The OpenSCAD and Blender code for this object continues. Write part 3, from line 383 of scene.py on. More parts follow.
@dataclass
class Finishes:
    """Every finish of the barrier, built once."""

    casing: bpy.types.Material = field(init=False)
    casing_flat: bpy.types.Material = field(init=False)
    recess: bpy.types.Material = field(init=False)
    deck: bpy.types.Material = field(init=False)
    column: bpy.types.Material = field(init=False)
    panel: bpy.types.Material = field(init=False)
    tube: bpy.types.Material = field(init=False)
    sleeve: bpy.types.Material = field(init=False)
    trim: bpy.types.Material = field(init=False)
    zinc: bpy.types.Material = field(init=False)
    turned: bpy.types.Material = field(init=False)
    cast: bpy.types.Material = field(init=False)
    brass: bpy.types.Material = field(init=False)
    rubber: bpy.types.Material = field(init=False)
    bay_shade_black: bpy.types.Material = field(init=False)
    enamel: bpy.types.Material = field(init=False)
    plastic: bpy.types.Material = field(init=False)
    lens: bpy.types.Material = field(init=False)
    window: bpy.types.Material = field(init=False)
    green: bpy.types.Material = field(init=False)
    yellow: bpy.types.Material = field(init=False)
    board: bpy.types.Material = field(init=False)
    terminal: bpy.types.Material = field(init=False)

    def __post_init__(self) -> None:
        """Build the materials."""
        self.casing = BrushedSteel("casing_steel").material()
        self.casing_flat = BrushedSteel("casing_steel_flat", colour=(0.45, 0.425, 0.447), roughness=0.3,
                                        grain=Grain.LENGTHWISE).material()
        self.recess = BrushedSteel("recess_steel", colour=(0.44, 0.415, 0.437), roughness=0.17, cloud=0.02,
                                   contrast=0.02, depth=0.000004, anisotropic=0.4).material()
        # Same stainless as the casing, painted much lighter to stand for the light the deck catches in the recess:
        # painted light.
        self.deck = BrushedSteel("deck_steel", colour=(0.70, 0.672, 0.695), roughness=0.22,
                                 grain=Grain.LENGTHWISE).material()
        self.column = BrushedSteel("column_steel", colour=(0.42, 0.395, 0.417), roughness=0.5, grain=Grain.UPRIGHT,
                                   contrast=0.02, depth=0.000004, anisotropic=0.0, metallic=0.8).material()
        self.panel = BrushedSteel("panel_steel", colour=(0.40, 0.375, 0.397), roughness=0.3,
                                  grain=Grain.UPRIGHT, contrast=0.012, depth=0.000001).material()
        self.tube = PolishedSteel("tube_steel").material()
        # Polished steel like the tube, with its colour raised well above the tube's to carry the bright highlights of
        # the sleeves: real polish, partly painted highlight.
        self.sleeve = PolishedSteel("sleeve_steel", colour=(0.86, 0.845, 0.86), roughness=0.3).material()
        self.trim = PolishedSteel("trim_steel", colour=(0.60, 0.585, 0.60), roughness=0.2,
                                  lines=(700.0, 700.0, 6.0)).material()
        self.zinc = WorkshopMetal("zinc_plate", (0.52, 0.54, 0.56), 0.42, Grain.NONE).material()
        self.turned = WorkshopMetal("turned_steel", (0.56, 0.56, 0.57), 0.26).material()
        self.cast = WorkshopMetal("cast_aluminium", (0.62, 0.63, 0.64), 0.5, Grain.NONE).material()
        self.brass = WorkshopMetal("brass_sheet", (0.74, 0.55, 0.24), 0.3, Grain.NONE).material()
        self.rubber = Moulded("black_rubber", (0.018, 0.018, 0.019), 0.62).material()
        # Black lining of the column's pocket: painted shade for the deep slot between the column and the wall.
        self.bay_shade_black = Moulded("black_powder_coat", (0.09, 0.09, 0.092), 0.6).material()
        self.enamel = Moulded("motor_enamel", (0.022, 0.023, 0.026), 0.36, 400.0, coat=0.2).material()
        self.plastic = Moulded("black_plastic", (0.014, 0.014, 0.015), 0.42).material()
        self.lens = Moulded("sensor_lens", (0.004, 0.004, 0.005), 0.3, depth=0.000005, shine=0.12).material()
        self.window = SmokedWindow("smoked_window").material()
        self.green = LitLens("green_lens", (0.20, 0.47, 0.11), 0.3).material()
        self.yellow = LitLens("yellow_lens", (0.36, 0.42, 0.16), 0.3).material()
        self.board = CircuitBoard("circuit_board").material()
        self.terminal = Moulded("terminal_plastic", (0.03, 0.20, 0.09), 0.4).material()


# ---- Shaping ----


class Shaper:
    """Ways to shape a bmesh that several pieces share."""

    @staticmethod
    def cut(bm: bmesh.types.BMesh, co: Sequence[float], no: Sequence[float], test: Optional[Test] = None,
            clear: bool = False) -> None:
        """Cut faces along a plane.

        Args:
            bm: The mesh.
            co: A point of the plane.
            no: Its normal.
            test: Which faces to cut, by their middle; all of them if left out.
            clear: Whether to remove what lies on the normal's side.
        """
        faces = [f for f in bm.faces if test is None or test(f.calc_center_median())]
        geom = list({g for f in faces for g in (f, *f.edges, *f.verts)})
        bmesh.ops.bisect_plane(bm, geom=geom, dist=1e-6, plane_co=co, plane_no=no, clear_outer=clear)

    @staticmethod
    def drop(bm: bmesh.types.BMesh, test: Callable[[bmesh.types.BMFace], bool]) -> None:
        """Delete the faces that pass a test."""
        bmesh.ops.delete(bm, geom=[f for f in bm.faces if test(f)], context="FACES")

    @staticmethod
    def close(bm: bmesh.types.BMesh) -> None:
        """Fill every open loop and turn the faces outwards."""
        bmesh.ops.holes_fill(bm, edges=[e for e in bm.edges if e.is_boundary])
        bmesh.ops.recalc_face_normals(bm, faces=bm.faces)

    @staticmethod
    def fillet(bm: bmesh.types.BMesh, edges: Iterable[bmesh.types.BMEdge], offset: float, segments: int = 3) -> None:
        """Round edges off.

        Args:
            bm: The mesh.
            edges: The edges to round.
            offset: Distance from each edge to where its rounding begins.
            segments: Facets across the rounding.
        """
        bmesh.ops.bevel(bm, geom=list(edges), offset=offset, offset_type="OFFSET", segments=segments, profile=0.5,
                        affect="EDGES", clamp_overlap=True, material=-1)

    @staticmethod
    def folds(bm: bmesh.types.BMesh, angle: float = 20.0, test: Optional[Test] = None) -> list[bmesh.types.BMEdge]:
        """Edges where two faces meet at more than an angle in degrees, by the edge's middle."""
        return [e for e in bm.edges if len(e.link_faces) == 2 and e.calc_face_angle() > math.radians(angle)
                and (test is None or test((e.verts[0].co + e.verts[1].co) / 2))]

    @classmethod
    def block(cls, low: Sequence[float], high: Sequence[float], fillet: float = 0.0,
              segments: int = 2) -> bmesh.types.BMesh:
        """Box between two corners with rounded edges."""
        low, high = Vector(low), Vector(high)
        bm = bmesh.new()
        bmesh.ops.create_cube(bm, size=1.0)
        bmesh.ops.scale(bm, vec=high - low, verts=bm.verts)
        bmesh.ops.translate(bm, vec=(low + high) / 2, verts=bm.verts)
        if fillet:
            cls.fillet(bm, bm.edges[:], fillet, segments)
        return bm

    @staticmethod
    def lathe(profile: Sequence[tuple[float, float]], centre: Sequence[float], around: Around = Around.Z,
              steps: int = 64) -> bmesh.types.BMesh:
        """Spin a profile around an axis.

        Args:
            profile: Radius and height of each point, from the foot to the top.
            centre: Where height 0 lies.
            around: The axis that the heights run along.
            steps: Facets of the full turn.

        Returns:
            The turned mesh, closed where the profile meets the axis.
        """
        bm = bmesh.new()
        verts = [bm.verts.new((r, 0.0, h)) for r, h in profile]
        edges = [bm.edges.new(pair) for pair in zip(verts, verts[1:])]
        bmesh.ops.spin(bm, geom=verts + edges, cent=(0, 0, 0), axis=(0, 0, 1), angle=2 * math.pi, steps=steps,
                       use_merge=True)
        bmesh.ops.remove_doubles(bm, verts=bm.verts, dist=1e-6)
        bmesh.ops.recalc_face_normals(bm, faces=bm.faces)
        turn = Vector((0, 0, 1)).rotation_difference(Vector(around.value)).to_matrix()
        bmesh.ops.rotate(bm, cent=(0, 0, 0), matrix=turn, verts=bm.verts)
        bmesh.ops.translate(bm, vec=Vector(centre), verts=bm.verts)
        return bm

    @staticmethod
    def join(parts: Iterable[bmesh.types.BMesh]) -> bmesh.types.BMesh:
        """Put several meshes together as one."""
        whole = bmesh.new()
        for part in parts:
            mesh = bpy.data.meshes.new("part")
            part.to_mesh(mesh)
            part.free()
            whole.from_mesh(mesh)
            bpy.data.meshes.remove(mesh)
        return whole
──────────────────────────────
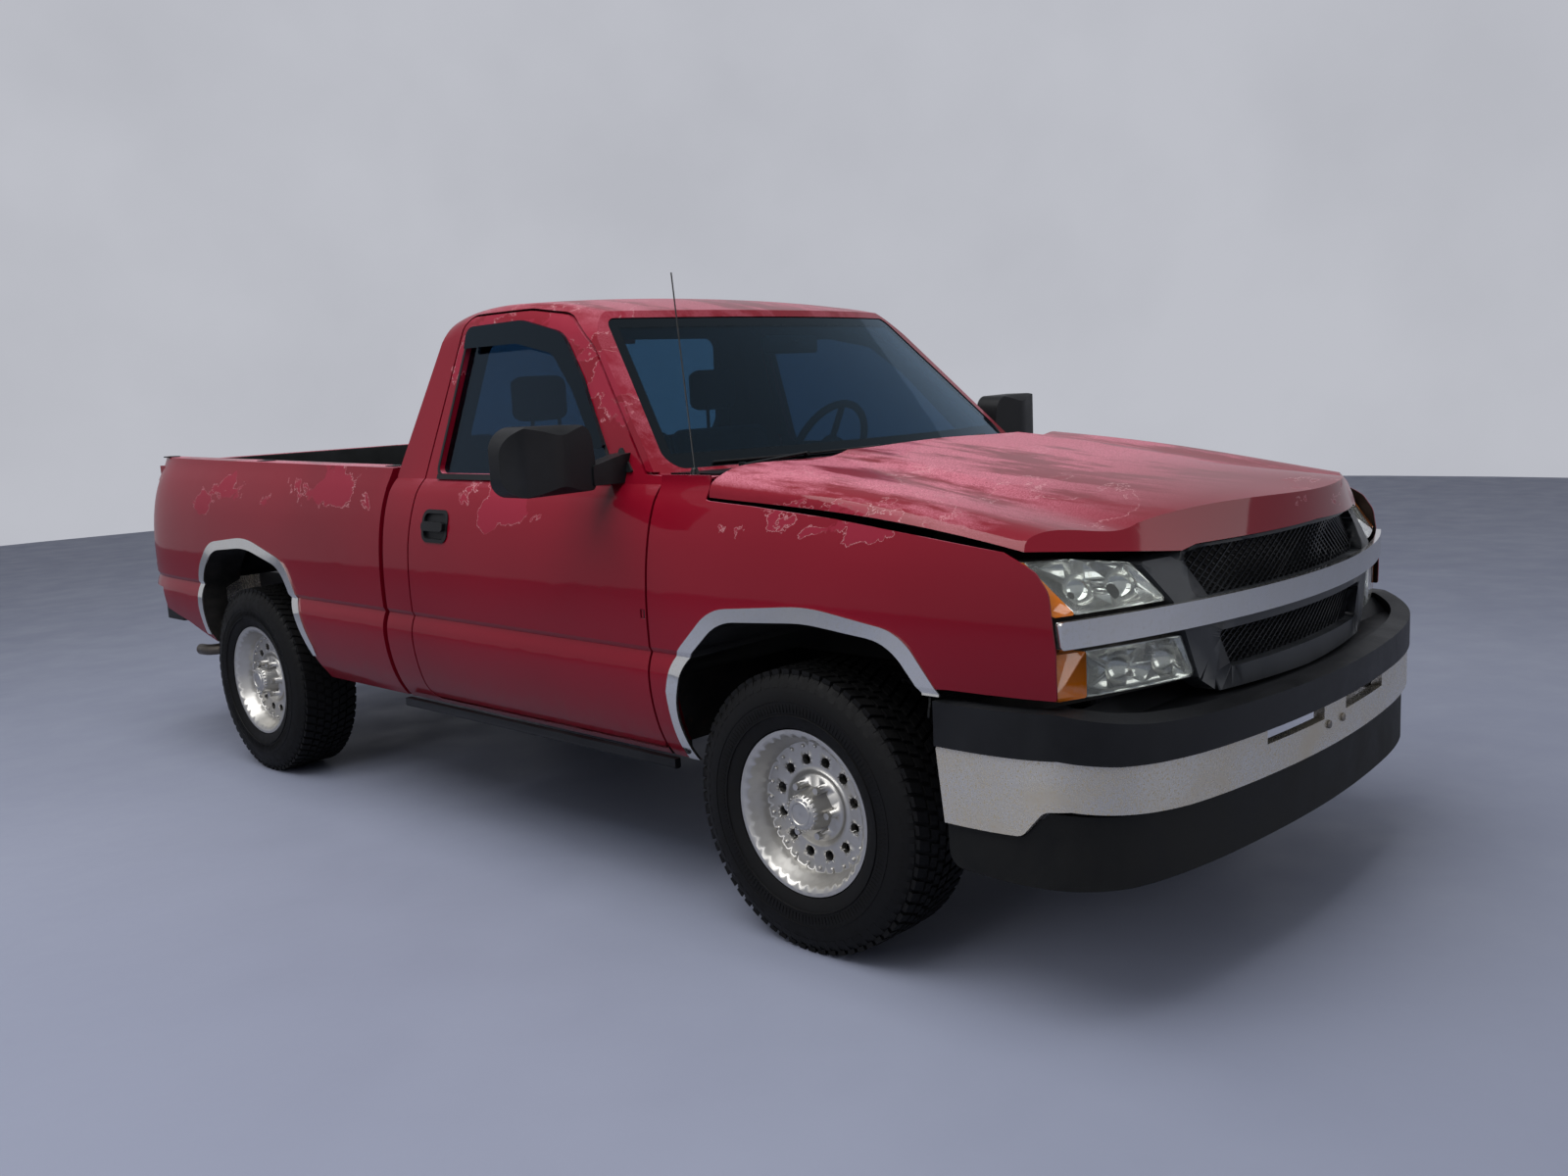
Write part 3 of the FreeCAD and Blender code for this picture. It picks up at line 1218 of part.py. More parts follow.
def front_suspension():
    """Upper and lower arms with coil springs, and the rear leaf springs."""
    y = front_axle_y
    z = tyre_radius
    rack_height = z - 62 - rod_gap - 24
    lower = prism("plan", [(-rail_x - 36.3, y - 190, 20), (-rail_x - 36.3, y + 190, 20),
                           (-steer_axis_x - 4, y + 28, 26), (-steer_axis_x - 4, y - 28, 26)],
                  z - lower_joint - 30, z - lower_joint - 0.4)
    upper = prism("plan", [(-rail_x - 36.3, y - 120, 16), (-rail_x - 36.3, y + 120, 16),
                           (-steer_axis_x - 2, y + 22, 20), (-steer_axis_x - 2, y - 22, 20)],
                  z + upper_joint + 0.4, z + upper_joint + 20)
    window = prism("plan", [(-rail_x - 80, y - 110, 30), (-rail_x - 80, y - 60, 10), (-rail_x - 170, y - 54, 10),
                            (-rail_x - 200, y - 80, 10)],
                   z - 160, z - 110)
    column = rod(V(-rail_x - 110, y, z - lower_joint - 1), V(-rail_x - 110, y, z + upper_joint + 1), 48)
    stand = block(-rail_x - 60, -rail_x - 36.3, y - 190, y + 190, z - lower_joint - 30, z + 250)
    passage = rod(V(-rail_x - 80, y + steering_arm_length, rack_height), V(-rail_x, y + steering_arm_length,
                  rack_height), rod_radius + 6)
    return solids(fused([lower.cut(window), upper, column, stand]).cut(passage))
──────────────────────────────
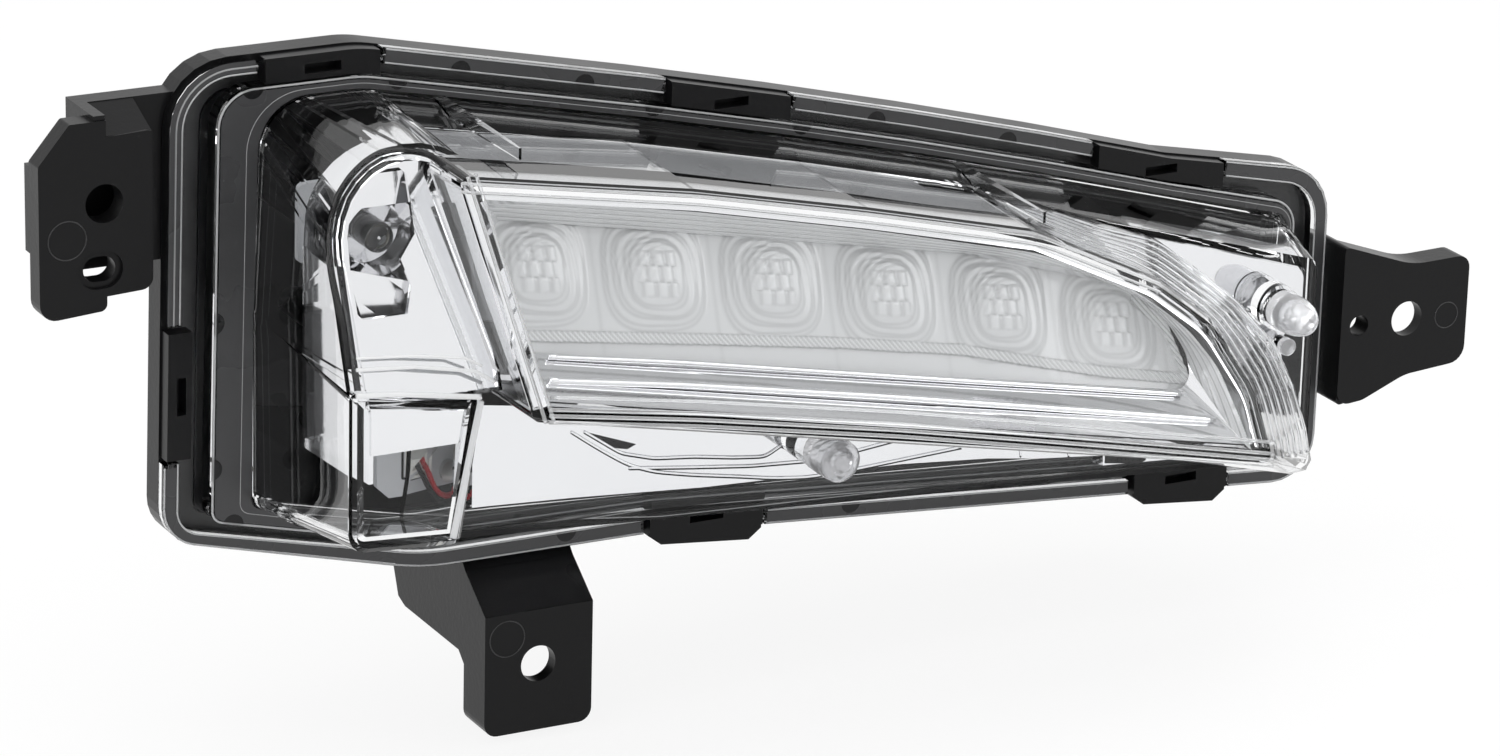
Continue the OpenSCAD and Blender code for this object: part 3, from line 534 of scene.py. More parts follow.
──────────────────────────────
TASK TO COMPLETE: Collect every line with the string "code" from the records, and copy each.

CORRECT RESULT:
The OpenSCAD and Blender code for this object continues. Write part 3, from line 383 of scene.py on. More parts follow.
Write part 3 of the FreeCAD and Blender code for this picture. It picks up at line 1218 of part.py. More parts follow.
Continue the OpenSCAD and Blender code for this object: part 3, from line 534 of scene.py. More parts follow.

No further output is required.